'''

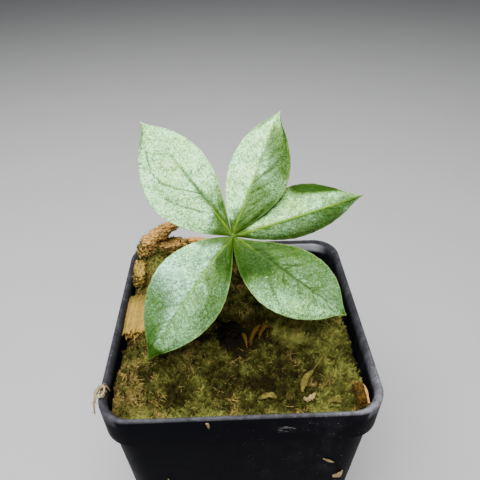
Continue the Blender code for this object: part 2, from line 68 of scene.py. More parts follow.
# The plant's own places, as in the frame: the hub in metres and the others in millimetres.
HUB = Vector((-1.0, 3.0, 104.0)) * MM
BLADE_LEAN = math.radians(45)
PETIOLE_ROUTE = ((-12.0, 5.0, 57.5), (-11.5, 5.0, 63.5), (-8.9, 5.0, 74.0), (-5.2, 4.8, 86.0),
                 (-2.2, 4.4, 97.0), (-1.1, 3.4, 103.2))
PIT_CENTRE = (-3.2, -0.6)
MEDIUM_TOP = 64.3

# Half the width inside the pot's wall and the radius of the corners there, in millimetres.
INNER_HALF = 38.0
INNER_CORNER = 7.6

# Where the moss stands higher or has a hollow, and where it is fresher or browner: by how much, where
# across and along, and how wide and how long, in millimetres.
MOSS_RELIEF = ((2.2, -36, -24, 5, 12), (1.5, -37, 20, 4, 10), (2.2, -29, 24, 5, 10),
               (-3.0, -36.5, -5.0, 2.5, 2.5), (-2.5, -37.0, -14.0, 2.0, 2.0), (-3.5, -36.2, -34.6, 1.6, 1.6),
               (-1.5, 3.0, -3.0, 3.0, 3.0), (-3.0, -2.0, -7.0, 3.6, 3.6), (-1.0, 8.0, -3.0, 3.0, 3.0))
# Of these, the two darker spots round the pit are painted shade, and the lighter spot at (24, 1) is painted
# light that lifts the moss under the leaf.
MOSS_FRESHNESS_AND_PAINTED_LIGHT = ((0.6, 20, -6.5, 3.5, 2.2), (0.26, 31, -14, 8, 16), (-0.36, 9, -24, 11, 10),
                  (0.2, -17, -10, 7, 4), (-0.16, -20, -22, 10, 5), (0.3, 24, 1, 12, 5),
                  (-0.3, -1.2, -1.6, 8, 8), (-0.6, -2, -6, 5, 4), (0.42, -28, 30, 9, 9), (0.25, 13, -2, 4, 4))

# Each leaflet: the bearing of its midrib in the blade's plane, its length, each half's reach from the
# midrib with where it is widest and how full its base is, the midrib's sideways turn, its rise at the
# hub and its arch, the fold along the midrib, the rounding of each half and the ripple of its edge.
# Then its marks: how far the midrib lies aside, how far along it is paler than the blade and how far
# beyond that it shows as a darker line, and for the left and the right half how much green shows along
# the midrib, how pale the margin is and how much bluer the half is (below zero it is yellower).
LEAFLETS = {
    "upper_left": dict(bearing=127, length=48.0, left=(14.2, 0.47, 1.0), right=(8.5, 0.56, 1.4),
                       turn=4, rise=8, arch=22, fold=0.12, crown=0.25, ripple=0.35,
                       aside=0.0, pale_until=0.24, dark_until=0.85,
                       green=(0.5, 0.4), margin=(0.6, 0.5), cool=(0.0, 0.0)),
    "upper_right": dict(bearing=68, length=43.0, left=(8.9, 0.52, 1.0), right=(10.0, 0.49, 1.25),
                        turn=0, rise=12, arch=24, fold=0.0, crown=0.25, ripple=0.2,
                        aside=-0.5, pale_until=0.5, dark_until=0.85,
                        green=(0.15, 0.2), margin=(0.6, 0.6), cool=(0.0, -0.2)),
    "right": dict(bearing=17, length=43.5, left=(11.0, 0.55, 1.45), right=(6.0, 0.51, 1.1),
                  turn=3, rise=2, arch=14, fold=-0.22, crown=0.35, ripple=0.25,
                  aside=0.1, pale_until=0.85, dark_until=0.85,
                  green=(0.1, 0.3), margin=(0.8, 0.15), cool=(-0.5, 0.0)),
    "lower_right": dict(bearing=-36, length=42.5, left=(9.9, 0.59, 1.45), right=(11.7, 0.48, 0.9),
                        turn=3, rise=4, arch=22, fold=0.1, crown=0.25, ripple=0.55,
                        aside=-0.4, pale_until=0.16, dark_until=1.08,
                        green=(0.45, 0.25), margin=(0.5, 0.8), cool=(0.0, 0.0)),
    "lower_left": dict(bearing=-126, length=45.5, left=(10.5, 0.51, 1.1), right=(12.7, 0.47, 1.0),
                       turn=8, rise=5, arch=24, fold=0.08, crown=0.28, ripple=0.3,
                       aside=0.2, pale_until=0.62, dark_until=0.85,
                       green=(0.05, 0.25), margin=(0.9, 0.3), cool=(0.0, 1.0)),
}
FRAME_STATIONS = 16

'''

Exercise details = Write out a verbatim copy of the data, beginning with its first line and ending with the line that contains "INNER_CORNER = 7.6".

Correct answer =
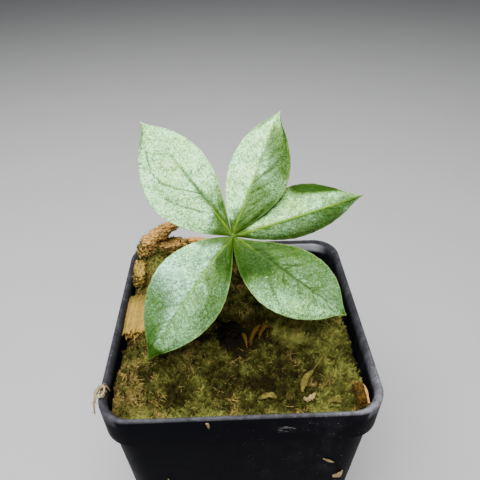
Continue the Blender code for this object: part 2, from line 68 of scene.py. More parts follow.
# The plant's own places, as in the frame: the hub in metres and the others in millimetres.
HUB = Vector((-1.0, 3.0, 104.0)) * MM
BLADE_LEAN = math.radians(45)
PETIOLE_ROUTE = ((-12.0, 5.0, 57.5), (-11.5, 5.0, 63.5), (-8.9, 5.0, 74.0), (-5.2, 4.8, 86.0),
                 (-2.2, 4.4, 97.0), (-1.1, 3.4, 103.2))
PIT_CENTRE = (-3.2, -0.6)
MEDIUM_TOP = 64.3

# Half the width inside the pot's wall and the radius of the corners there, in millimetres.
INNER_HALF = 38.0
INNER_CORNER = 7.6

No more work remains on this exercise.